Until yesterday my lasting memory of the Brigadier was of him in a green pullover, lips curled wryly, moustache bristling, probably a pair of binos round his neck, hands on his hips, barking orders like “chap with wings, five rounds rapid”. He was the immovable object that any alien invasion had to get through; and we, the viewers, knew the aliens never would in a million years.

Now, my lasting memory will be of him as a soulless cyborg, a fate that is like re-animating Nelson and conscripting him into the French navy.

How dare they do that to my hero? How dare they?

Future shock

The global superpower of His Majesty’s Starship was Indian. Most of the future-based scenes from Time’s Chariot were set in an international community in Antarctica, with an international cast, and the hero lived in South Africa. The (very few) Earth-based scenes from Phoenicia’s Worlds took place out at sea or in Kenya/Tanzania. When I have characters that a contemporary audience – you lot – would think of as white(ish) and western, it’s generally because they’re the descendants of the same but no longer living on Earth. I will admit it makes it easier for me as a white guy to write that way, but I also have to find a credible way of getting my future heroes into the story at all.
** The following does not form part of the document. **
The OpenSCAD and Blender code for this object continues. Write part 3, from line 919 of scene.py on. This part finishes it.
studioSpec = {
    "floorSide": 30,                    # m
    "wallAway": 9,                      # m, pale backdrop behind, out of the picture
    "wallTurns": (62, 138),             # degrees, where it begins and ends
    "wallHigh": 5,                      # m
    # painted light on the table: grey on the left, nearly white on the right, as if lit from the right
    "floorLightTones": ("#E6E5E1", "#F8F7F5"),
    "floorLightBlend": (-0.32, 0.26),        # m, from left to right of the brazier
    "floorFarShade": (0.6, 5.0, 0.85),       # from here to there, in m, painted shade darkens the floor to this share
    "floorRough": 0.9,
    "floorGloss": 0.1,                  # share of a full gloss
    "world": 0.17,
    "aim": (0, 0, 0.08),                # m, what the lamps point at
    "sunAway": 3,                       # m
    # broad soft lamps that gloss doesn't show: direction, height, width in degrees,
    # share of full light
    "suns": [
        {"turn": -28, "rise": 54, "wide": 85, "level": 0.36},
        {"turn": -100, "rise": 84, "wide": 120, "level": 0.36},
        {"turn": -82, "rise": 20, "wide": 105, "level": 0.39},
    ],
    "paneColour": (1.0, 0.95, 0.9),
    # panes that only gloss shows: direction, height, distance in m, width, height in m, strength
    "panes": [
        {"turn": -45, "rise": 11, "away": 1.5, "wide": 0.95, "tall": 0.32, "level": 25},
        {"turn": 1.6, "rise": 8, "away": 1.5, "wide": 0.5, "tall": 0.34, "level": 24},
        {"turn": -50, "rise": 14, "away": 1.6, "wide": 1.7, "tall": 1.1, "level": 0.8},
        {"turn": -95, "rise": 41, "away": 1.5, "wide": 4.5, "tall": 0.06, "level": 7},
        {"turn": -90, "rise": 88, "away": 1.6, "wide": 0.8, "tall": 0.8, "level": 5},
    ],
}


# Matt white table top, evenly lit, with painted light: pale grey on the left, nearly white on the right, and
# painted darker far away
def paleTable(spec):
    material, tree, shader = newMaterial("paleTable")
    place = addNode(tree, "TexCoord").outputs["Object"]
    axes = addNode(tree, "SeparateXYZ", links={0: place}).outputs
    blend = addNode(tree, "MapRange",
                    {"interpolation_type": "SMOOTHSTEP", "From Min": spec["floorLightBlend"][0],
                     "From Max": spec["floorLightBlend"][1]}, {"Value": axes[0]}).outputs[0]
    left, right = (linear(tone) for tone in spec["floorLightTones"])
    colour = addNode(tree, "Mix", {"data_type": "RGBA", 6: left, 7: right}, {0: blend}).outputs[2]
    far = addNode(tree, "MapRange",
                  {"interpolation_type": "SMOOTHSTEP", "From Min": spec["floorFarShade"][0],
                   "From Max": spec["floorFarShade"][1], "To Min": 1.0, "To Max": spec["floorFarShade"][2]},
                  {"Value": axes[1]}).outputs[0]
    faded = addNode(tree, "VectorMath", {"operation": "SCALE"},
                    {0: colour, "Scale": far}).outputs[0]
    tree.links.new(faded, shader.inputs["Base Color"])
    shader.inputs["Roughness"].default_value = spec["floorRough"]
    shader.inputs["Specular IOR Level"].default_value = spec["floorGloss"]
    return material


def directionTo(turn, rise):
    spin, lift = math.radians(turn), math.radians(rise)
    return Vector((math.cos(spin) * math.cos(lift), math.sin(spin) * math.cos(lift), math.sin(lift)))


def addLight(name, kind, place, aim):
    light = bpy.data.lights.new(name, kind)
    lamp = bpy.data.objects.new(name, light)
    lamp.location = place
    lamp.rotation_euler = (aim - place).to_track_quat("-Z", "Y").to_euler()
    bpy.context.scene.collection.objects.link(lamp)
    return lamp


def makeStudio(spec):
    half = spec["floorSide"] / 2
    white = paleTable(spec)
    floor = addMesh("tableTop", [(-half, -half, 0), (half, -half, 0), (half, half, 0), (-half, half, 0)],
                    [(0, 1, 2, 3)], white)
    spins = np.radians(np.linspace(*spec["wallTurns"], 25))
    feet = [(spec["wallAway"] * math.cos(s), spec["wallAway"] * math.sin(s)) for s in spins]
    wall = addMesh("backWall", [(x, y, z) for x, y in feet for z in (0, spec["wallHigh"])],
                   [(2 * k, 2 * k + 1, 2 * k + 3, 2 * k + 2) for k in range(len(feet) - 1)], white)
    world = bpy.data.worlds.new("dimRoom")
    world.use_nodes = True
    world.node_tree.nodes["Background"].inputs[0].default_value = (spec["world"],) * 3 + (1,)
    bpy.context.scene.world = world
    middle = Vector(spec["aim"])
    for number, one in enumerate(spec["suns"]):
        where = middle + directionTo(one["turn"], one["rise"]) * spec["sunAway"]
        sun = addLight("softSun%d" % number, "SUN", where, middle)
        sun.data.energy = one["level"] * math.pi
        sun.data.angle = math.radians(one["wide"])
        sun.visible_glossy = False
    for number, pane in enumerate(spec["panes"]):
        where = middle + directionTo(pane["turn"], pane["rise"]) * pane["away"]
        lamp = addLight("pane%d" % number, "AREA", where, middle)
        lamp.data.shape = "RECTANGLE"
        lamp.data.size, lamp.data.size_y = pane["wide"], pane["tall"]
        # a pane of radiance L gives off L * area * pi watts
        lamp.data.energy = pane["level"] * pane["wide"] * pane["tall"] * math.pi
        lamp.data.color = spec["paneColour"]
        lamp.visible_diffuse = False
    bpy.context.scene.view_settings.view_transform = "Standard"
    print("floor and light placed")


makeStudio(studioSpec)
Because, for a very long time now, I simply haven’t believed that the West as we know it has a future. And here’s a piece that nicely articulates why not: How to Shrink the Economy without Crashing It: A Ten-Point Plan.
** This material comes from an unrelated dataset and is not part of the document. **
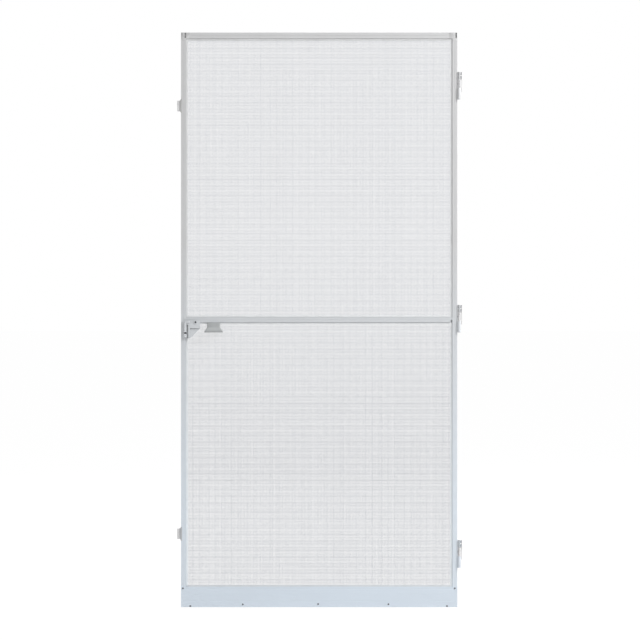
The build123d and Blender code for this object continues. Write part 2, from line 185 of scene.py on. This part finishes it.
def noise(nodes, links, point, scale, detail=3.0, roughness=0.5):
    """A noise texture at a point."""
    texture = nodes.new("ShaderNodeTexNoise")
    texture.inputs["Scale"].default_value = scale
    texture.inputs["Detail"].default_value = detail
    texture.inputs["Roughness"].default_value = roughness
    links.new(point, texture.inputs["Vector"])
    return texture.outputs["Fac"]


def tint(nodes, links, shader, factor, dark, light):
    """Colours the shader between two tones by a factor."""
    ramp = nodes.new("ShaderNodeValToRGB")
    ramp.color_ramp.elements[0].position = NOISE_LOW
    ramp.color_ramp.elements[0].color = (*dark, 1)
    ramp.color_ramp.elements[1].position = NOISE_HIGH
    ramp.color_ramp.elements[1].color = (*light, 1)
    links.new(factor, ramp.inputs["Fac"])
    links.new(ramp.outputs["Color"], shader.inputs["Base Color"])


def vary_roughness(nodes, links, shader, factor, low, high):
    """Spreads the shader's roughness between two values by a factor."""
    span = nodes.new("ShaderNodeMapRange")
    span.inputs["To Min"].default_value = low
    span.inputs["To Max"].default_value = high
    links.new(factor, span.inputs["Value"])
    links.new(span.outputs["Result"], shader.inputs["Roughness"])


def bump(nodes, links, shader, height, strength, distance):
    """Bumps the shader's surface by a height."""
    node = nodes.new("ShaderNodeBump")
    node.inputs["Strength"].default_value = strength
    node.inputs["Distance"].default_value = distance
    links.new(height, node.inputs["Height"])
    links.new(node.outputs["Normal"], shader.inputs["Normal"])


def scaled(colour, factor):
    """A colour made lighter or darker by a factor."""
    return tuple(min(1.0, part * factor) for part in colour)


def scale_colour(nodes, links, colour, factor):
    """The colour from one node made lighter or darker by the value from another."""
    scale = nodes.new("ShaderNodeVectorMath")
    scale.operation = "SCALE"
    links.new(colour, scale.inputs[0])
    links.new(factor, scale.inputs["Scale"])
    return scale.outputs["Vector"]


def one_colour(nodes, colour):
    """The output of a node that gives one colour."""
    source = nodes.new("ShaderNodeRGB")
    source.outputs[0].default_value = (*colour, 1)
    return source.outputs[0]


def place_along(nodes, links, axis):
    """The object coordinate along one axis."""
    coordinates = nodes.new("ShaderNodeTexCoord")
    parts = nodes.new("ShaderNodeSeparateXYZ")
    links.new(coordinates.outputs["Object"], parts.inputs["Vector"])
    return parts.outputs[axis]


def mix_colours(nodes, links, factor, first, second):
    """The first colour where the factor is zero and the second where it is one."""
    blend = nodes.new("ShaderNodeMix")
    blend.data_type = "RGBA"
    blend.inputs[MIX_FIRST].default_value = (*first, 1)
    blend.inputs[MIX_SECOND].default_value = (*second, 1)
    links.new(factor, blend.inputs["Factor"])
    return blend.outputs[MIX_RESULT]


def by_height(nodes, links, foot, top):
    """A colour that changes from the door's lower part to above its middle rail; a paler, bluer
    foot is painted light.
    """
    low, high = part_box("stile_left")[0][2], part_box("stile_left")[1][2]
    height = nodes.new("ShaderNodeMapRange")
    height.inputs["From Min"].default_value = low + TONE_LOW * (high - low)
    height.inputs["From Max"].default_value = low + TONE_HIGH * (high - low)
    links.new(place_along(nodes, links, "Z"), height.inputs["Value"])
    return mix_colours(nodes, links, height.outputs["Result"], foot, top)


def shade(nodes, links, shader, colour, factor, low, high):
    """Colours the shader with a colour made darker or lighter by a factor."""
    span = nodes.new("ShaderNodeMapRange")
    span.inputs["From Min"].default_value = NOISE_LOW
    span.inputs["From Max"].default_value = NOISE_HIGH
    span.inputs["To Min"].default_value = low
    span.inputs["To Max"].default_value = high
    links.new(factor, span.inputs["Value"])
    shaded = scale_colour(nodes, links, colour, span.outputs["Result"])
    links.new(shaded, shader.inputs["Base Color"])


def powder_coat(name, colour, foot=None, drawn=(1, 1, 1)):
    """Powder coat on metal: fine orange peel, faint tone changes along the bar, and a paler, bluer
    foot where given, which is painted light.
    """
    material, nodes, links, shader = new_material(name, colour, 0.42)
    point = texture_point(nodes, links, drawn)
    tone = noise(nodes, links, point, scale=9.0, detail=4.0, roughness=0.6)
    base = by_height(nodes, links, foot or colour, colour)
    shade(nodes, links, shader, base, tone, low=0.975, high=1.025)
    peel_point = texture_point(nodes, links, (1, 1, 1))
    peel = noise(nodes, links, peel_point, scale=1400.0, detail=2.0, roughness=0.4)
    vary_roughness(nodes, links, shader, tone, low=0.38, high=0.5)
    bump(nodes, links, shader, peel, strength=0.12, distance=0.2 * MM)
    return material


def painted_crevice_shade(nodes, links, colour, depth):
    """A colour made darker in grooves and corners by how open each point is: painted shade."""
    open_share = nodes.new("ShaderNodeAmbientOcclusion")
    open_share.samples = CREVICE_SHADE_SAMPLES
    open_share.inputs["Distance"].default_value = CREVICE_SHADE_REACH
    span = nodes.new("ShaderNodeMapRange")
    span.inputs["From Min"].default_value = CREVICE_SHADE_FULL
    span.inputs["From Max"].default_value = CREVICE_SHADE_NONE
    span.inputs["To Min"].default_value = 1.0 - depth
    links.new(open_share.outputs["AO"], span.inputs["Value"])
    return scale_colour(nodes, links, colour, span.outputs["Result"])


def painted_light_by_depth(nodes, links, colour, painted_levels):
    """Painted light and shade: a colour made lighter or darker from one depth to another: (depth,
    factor) twice.
    """
    span = nodes.new("ShaderNodeMapRange")
    for end, (depth, factor) in zip(("Min", "Max"), painted_levels):
        span.inputs["From " + end].default_value = depth
        span.inputs["To " + end].default_value = factor
    links.new(place_along(nodes, links, "Y"), span.inputs["Value"])
    return scale_colour(nodes, links, colour, span.outputs["Result"])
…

It’s not about the actual decline of the West, just a thought experiment as to what needs to happen for our species to survive at anything like its current level of affluence and comfort. And as the author frankly admits, it ain’t gonna happen, because is there a single politician or other power figure that you can imagine actually backing something like this?

… at least, not here in the affluent West with our current system. Other countries may pick it up, gradually, and I can well believe this is what planet Earth could eventually end up with. It’ll be more by accident than by design, but it could happen.

But only after the west has gone the way of Ancient Rome. Sorry to depress you.